[START Exercise data]

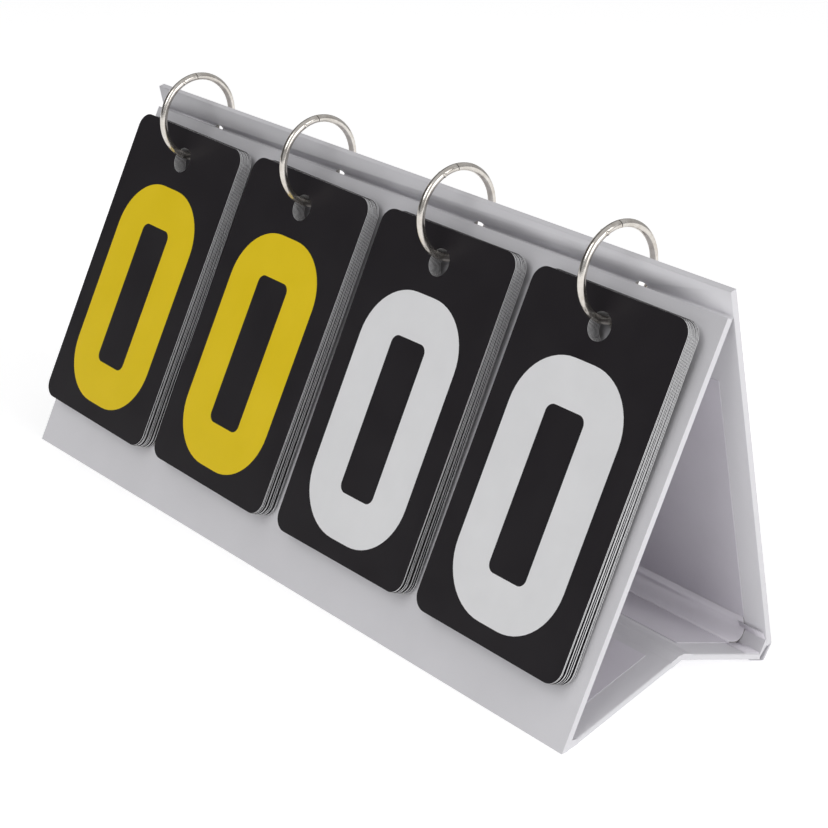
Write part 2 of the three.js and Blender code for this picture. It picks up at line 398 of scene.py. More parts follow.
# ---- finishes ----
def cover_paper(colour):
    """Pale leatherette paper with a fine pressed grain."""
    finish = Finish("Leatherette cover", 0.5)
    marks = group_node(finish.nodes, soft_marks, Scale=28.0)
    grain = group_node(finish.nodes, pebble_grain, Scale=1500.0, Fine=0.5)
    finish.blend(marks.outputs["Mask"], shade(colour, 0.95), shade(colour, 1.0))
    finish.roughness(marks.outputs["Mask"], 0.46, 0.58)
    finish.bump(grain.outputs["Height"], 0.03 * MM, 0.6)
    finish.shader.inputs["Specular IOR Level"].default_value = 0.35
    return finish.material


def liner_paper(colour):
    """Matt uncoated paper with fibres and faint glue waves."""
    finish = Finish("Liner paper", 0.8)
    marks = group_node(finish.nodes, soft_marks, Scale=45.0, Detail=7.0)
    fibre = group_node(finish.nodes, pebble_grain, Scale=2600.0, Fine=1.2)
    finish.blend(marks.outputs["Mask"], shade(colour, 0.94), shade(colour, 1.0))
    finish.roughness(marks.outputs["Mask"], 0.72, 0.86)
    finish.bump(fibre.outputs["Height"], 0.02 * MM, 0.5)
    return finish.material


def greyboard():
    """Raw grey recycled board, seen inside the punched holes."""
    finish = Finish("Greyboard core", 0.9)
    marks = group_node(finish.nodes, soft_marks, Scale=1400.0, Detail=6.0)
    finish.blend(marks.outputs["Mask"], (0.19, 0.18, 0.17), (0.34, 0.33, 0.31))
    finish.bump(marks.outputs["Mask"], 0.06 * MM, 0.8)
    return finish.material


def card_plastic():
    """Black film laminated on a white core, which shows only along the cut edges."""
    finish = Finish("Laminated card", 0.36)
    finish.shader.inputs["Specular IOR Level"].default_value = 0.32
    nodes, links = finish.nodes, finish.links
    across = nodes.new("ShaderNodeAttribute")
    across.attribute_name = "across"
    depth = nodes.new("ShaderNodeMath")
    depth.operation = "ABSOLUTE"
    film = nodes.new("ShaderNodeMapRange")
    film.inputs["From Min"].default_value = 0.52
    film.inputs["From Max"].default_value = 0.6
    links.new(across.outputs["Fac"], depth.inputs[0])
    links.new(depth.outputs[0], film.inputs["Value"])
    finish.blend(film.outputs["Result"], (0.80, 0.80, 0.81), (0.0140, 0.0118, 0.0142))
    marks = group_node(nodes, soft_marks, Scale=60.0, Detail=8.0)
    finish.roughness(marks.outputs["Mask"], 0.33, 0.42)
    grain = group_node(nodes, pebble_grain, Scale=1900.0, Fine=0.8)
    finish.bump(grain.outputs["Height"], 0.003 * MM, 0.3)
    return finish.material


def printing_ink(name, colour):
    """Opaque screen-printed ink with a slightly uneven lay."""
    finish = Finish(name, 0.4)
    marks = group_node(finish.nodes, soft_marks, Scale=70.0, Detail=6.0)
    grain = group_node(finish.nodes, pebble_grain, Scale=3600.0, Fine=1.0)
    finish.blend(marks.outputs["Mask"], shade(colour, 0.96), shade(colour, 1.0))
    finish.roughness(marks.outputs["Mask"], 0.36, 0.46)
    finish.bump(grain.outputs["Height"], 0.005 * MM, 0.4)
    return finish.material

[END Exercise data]
[START Exercise data]

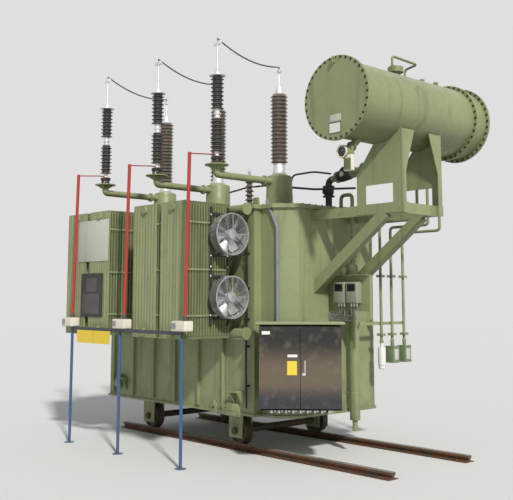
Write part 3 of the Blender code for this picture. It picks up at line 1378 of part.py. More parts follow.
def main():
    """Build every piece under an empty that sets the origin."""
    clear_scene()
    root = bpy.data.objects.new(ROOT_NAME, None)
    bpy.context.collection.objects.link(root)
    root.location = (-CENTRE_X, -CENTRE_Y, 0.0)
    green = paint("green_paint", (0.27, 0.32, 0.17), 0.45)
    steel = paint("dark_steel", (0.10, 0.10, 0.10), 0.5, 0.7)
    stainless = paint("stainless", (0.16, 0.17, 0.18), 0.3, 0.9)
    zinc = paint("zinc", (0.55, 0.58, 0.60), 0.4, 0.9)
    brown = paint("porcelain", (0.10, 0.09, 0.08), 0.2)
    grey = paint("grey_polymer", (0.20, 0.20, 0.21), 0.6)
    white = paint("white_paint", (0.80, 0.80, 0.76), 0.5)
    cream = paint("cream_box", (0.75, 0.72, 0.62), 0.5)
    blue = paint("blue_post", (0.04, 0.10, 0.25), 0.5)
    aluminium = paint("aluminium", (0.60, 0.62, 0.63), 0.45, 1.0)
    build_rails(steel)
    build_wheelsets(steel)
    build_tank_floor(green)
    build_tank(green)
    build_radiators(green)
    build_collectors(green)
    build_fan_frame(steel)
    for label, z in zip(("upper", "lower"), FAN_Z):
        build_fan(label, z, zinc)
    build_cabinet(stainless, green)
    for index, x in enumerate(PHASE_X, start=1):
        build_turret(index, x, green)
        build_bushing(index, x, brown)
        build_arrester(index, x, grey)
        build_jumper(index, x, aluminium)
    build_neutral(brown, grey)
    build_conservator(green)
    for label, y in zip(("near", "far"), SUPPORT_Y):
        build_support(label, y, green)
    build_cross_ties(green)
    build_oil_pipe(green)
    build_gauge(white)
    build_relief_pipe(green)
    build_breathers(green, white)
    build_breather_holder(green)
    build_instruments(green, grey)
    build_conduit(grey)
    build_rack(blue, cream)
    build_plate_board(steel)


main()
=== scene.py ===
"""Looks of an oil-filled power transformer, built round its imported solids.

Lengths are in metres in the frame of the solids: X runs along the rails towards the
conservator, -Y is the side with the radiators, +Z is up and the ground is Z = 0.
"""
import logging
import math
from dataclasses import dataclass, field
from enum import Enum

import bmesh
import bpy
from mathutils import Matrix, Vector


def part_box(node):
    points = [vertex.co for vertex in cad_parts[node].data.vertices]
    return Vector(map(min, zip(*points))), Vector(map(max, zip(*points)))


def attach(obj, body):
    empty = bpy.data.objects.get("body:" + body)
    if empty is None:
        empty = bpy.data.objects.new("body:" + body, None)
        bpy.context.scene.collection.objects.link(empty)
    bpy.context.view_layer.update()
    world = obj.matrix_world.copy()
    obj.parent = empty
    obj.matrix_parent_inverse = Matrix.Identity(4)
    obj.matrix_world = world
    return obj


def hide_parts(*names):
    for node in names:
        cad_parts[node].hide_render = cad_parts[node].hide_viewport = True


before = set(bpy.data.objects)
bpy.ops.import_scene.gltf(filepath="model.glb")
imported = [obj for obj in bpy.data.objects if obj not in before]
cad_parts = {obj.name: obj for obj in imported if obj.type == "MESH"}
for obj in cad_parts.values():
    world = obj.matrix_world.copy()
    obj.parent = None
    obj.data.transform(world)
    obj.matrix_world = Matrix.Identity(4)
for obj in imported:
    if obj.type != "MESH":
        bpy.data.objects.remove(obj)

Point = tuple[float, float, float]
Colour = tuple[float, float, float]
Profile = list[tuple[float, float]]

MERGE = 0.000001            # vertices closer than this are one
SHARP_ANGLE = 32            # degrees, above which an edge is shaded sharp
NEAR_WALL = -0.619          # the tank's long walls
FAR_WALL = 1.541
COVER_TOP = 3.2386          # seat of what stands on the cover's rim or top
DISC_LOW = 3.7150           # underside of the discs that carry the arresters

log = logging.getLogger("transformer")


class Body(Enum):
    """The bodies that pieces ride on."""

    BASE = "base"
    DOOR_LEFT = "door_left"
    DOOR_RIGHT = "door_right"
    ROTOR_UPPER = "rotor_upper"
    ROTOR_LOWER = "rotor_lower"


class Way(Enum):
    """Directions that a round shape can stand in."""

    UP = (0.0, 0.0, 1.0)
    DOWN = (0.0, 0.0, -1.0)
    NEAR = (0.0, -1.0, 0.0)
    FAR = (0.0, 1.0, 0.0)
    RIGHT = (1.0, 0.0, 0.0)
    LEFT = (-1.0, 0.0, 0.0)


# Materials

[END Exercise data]

**Short task:** This exercise asks for the lines from the line with "build_fan_frame(steel)" to the line with "imported = [obj", both lines included, set down exactly and with nothing else.

**Output:**
    build_fan_frame(steel)
    for label, z in zip(("upper", "lower"), FAN_Z):
        build_fan(label, z, zinc)
    build_cabinet(stainless, green)
    for index, x in enumerate(PHASE_X, start=1):
        build_turret(index, x, green)
        build_bushing(index, x, brown)
        build_arrester(index, x, grey)
        build_jumper(index, x, aluminium)
    build_neutral(brown, grey)
    build_conservator(green)
    for label, y in zip(("near", "far"), SUPPORT_Y):
        build_support(label, y, green)
    build_cross_ties(green)
    build_oil_pipe(green)
    build_gauge(white)
    build_relief_pipe(green)
    build_breathers(green, white)
    build_breather_holder(green)
    build_instruments(green, grey)
    build_conduit(grey)
    build_rack(blue, cream)
    build_plate_board(steel)


main()
=== scene.py ===
"""Looks of an oil-filled power transformer, built round its imported solids.

Lengths are in metres in the frame of the solids: X runs along the rails towards the
conservator, -Y is the side with the radiators, +Z is up and the ground is Z = 0.
"""
import logging
import math
from dataclasses import dataclass, field
from enum import Enum

import bmesh
import bpy
from mathutils import Matrix, Vector


def part_box(node):
    points = [vertex.co for vertex in cad_parts[node].data.vertices]
    return Vector(map(min, zip(*points))), Vector(map(max, zip(*points)))


def attach(obj, body):
    empty = bpy.data.objects.get("body:" + body)
    if empty is None:
        empty = bpy.data.objects.new("body:" + body, None)
        bpy.context.scene.collection.objects.link(empty)
    bpy.context.view_layer.update()
    world = obj.matrix_world.copy()
    obj.parent = empty
    obj.matrix_parent_inverse = Matrix.Identity(4)
    obj.matrix_world = world
    return obj


def hide_parts(*names):
    for node in names:
        cad_parts[node].hide_render = cad_parts[node].hide_viewport = True


before = set(bpy.data.objects)
bpy.ops.import_scene.gltf(filepath="model.glb")
imported = [obj for obj in bpy.data.objects if obj not in before]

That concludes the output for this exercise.